> [TASK STATEMENT]:
Only the lines from the first one through the line with "echo(spring_self_gap = spring_self_gap);" should be printed, exactly as they appear.

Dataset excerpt
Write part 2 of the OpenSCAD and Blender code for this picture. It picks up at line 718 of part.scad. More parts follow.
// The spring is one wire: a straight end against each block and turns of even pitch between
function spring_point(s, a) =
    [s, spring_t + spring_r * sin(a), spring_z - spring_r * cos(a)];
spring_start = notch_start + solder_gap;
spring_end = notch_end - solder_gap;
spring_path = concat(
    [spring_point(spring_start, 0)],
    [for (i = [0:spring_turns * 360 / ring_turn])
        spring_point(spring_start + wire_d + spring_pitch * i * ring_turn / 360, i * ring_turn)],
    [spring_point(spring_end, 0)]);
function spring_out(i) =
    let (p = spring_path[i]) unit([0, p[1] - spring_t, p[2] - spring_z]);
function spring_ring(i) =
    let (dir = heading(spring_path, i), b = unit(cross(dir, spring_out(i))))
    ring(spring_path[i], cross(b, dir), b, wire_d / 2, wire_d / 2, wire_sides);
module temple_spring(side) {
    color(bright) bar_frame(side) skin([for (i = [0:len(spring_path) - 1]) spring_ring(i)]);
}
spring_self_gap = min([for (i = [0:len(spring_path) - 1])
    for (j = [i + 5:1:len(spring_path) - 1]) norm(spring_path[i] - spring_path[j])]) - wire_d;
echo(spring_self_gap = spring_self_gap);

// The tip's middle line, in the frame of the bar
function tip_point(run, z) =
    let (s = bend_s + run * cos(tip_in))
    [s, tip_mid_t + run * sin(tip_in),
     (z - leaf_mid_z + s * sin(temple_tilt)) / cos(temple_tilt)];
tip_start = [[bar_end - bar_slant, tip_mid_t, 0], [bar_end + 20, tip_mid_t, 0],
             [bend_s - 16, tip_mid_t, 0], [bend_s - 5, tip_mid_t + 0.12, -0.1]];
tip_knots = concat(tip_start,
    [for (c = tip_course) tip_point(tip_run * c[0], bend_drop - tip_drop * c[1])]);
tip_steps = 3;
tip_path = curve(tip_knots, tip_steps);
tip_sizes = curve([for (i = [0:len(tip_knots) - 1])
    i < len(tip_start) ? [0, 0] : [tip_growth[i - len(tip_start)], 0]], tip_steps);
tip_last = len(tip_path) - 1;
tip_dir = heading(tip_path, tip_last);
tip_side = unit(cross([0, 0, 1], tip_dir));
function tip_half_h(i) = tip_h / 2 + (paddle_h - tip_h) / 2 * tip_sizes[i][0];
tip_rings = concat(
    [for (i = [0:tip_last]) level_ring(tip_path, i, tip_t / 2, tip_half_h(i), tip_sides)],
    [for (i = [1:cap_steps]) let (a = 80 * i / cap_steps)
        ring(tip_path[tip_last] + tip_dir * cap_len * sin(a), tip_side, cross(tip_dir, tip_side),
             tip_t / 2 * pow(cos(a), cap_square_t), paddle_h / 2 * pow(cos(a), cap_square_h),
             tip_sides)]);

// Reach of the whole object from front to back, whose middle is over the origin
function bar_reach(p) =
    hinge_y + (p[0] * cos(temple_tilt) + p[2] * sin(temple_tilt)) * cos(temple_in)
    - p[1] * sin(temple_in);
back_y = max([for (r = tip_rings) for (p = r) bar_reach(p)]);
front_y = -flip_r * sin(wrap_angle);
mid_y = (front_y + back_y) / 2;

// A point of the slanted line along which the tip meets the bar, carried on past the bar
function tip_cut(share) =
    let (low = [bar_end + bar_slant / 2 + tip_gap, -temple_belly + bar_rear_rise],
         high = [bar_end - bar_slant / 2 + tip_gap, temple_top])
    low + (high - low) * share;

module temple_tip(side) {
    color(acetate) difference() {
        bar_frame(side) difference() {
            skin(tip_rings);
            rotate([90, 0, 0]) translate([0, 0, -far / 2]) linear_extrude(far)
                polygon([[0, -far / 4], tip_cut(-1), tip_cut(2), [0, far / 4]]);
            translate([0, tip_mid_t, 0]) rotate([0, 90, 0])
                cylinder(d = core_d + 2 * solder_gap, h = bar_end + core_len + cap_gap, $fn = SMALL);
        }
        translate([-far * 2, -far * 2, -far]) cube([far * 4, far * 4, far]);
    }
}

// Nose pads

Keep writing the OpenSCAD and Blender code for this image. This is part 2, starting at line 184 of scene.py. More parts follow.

> [EXPECTED ANSWER]:
Write part 2 of the OpenSCAD and Blender code for this picture. It picks up at line 718 of part.scad. More parts follow.
// The spring is one wire: a straight end against each block and turns of even pitch between
function spring_point(s, a) =
    [s, spring_t + spring_r * sin(a), spring_z - spring_r * cos(a)];
spring_start = notch_start + solder_gap;
spring_end = notch_end - solder_gap;
spring_path = concat(
    [spring_point(spring_start, 0)],
    [for (i = [0:spring_turns * 360 / ring_turn])
        spring_point(spring_start + wire_d + spring_pitch * i * ring_turn / 360, i * ring_turn)],
    [spring_point(spring_end, 0)]);
function spring_out(i) =
    let (p = spring_path[i]) unit([0, p[1] - spring_t, p[2] - spring_z]);
function spring_ring(i) =
    let (dir = heading(spring_path, i), b = unit(cross(dir, spring_out(i))))
    ring(spring_path[i], cross(b, dir), b, wire_d / 2, wire_d / 2, wire_sides);
module temple_spring(side) {
    color(bright) bar_frame(side) skin([for (i = [0:len(spring_path) - 1]) spring_ring(i)]);
}
spring_self_gap = min([for (i = [0:len(spring_path) - 1])
    for (j = [i + 5:1:len(spring_path) - 1]) norm(spring_path[i] - spring_path[j])]) - wire_d;
echo(spring_self_gap = spring_self_gap);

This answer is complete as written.